PHOTO CREDIT: WESTERN DEVELOPMENT MUSEUM
This whole family is helping out to harvest their crop on their farm in 1938.
Harvest was a busy and important time on the farm. There was a lot of work to complete harvest each year before winter came. Families and neighbours often worked together to get everything done in time before the first frost.

PHOTO CREDIT: WESTERN DEVELOPMENT MUSEUM
A group of harvesters have cut the crops and bundled the stalks into these sheaves that were left to dry in the field before being hauled into the barn.
When a crop was ready to harvest, the farmer used a sickle, scythe or cradle scythe to cut the crop. Next, the stalks were bundled into sheaves. The bunch of sheaves were leaned against each other so the sheaves stood up. The standing bundles were called stooks. The stooks were left to dry in the field. Later, the sheaves were hauled to the barn.

Farmers helping each other to get the crop off the field before the first frost.

PHOTO CREDIT: WESTERN DEVELOPMENT MUSEUM

PHOTO CREDIT: WESTERN DEVELOPMENT MUSEUM
Bunches of sheaves were piled into standing bundles called stooks.
The grain was spread out on the floor of the barn or outside on the ground and hit with a flail. Seeds, chaff (bits of seed head) and straw remained. The straw was used as bedding for the farm animals or as a mattress-filler.
A group of people are demonstrating how flails were used to remove seeds from the sheaves.
After the flail was used, the seeds often still had some of outer shell on them. It was important to separate the outer shell (called chaff) from the seed because only the seed was edible. The process of separating the seed from the chaff is called winnowing. This is a very old practice that has been used all over the world. The winnowed grain was stored for animal feed or taken in sacks to the mill to be ground into flour. This stone-ground flour was better than flour ground by hand.
This is an illustration of a farmer winnowing grain.
Threshing Crews
Eventually flailing and winnowing was replaced by threshing machines. Threshing machines were very expensive and most farmers couldn’t afford them so they hired threshing crews to help them harvest. Threshing crews traveled from farm to farm with huge machines that would thresh the grain. It took a crew of 10-12 men an average of one week to thresh the average farm. Many men from the United States and Eastern Canada were on threshing crews.

The threshing crews would go from farm to farm sharing the work and the machinery.
The threshing crews would work long, hard days in the summer heat to harvest crops. Everyone in the farming families would help out by hauling the stooks on hay carts to the threshing machine in the field to separate the grain from the straw.
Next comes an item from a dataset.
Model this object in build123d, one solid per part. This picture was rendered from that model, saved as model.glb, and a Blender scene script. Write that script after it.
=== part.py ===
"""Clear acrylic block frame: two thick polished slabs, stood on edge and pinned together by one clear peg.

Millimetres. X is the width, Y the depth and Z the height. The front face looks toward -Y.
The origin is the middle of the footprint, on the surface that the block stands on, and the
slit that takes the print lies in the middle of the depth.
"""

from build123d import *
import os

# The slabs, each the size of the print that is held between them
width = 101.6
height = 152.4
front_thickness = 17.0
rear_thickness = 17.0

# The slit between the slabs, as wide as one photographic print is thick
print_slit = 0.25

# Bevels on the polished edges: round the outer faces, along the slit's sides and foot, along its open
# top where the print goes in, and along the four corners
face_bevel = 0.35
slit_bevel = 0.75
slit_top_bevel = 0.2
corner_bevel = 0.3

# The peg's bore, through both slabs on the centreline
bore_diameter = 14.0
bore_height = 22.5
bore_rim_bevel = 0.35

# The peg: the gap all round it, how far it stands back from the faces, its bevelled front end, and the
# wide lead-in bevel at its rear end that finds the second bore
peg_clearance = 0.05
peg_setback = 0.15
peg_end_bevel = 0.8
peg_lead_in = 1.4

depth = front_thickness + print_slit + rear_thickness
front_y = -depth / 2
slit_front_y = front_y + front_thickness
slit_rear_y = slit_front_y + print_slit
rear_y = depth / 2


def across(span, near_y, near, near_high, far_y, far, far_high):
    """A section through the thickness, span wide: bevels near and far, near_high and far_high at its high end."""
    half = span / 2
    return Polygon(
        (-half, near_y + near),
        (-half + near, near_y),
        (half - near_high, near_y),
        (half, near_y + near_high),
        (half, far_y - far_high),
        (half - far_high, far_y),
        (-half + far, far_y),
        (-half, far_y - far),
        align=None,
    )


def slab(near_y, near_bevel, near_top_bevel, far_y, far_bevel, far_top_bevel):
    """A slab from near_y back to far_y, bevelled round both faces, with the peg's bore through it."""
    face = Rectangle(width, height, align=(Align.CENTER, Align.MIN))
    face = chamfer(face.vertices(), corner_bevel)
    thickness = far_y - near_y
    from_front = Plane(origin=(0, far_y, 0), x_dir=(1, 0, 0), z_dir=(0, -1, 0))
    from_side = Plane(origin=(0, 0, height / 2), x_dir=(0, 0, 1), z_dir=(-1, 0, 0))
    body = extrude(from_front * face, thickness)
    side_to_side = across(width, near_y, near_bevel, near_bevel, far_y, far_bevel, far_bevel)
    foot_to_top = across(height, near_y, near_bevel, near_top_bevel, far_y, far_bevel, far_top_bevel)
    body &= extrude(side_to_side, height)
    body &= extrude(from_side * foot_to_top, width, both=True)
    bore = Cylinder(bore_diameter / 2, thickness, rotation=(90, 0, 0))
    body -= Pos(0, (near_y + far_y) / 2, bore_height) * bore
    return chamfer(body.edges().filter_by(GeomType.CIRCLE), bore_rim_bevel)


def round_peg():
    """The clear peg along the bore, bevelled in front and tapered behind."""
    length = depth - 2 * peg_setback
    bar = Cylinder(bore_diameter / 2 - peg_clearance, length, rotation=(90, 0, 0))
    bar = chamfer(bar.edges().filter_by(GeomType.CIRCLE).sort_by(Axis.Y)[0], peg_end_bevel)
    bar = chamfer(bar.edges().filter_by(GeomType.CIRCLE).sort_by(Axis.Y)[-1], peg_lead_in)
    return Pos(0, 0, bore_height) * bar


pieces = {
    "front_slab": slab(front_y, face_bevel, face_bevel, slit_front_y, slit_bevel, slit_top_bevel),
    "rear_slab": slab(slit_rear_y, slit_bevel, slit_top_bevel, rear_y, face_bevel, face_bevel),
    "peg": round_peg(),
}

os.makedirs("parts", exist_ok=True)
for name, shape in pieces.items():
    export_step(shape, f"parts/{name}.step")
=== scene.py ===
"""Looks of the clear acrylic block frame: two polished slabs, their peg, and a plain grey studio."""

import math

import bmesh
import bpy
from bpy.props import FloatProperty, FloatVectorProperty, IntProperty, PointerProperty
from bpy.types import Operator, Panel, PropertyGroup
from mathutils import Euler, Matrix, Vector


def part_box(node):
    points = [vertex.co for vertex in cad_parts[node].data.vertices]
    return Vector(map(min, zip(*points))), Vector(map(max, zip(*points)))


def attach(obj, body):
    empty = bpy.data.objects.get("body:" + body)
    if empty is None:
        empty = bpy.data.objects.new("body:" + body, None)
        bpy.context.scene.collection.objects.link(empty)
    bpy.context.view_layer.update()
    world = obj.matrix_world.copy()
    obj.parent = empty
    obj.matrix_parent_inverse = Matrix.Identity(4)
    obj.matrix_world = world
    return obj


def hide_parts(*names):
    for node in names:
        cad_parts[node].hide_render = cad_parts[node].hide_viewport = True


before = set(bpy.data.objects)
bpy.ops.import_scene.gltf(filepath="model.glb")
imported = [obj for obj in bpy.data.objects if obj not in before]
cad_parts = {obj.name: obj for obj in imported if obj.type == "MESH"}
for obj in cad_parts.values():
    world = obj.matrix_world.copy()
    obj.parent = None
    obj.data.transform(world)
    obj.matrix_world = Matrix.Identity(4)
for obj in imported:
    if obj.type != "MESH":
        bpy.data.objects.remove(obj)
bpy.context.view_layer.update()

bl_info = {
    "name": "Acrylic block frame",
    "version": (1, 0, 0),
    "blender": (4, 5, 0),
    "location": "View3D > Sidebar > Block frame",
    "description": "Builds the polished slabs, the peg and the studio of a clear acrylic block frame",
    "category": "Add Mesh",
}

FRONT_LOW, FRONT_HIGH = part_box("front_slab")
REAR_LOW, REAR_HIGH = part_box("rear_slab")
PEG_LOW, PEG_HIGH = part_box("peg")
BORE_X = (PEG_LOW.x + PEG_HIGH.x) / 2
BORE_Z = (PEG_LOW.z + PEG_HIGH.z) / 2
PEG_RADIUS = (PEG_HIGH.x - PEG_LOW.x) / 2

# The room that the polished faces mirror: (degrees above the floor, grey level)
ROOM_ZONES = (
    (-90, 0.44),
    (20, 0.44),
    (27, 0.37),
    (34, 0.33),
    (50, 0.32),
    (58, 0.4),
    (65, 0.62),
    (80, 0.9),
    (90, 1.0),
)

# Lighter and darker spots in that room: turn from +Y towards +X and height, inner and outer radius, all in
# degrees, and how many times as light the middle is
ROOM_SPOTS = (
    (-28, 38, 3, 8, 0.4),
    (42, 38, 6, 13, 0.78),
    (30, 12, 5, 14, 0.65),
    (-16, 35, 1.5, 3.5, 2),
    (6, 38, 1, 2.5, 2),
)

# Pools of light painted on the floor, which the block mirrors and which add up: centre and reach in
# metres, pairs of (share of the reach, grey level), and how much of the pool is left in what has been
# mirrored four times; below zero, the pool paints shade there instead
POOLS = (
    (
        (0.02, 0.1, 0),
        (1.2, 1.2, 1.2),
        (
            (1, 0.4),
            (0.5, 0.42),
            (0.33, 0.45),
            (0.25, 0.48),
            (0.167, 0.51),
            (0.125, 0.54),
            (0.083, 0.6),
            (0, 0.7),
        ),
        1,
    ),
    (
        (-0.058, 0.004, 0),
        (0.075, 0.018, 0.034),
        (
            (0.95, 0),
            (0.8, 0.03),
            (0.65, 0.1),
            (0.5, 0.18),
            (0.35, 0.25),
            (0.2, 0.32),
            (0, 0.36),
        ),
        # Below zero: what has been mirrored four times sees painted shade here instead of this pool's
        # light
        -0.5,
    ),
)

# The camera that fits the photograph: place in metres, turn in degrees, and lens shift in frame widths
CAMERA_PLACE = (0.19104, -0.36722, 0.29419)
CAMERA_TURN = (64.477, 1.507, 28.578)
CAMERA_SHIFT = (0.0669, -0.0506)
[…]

Kids would have jobs such as hauling water for the men to drink and to wash up with. Neighbouring women would team up to provide meals to all of the families and to the threshing crew.

PHOTO CREDIT: WESTERN DEVELOPMENT MUSEUM
Threshing machines were often used by crews of men at harvest to eliminate threshing the crop by hand. This threshing crew is seen in action in September 1947.
Types of Crops
Many of the farmers brought seeds from their homeland and planted those seeds for their first crops. The crops that were planted were wheat, rye, oats, barley, and flax. The climate was different in the Prairies though and the crops did not always grow well or sometimes they froze because of the short summers.
Farmers used their crops to provide food for their families and their animals. Farmers also always saved some seed to plant the following year. Extra seed was traded or sold to get other items they needed that they could not make themselves, such as salt, sugar, cooking equipment, etc.

Farmers sold extra seeds so they could buy items they needed, such as household items.
Barley
Barley was used to feed the farm animals. Many of the settlers’ breads, soups, and stews also had barley in them.Wheat
Wheat was used to make flour, which could be used to make loaves of bread, pastries, and pasta.
Rye
Rye could be used to make flour as well, but sometimes rye crops grew better in certain types of soils than wheat crops did. Rye straw was also incredibly strong and could be used for a variety of things, such as basket making, insulation, and padding for horse equipment.
Oats
Oats were mainly used to feed the horses. Settlers would also make a breakfast porridge using oats.
Flax
Flax was used for making linen because the flax fibres were very strong, absorbent, and dried faster than cotton. Also farmers in Saskatchewan could not grow cotton because of the weather.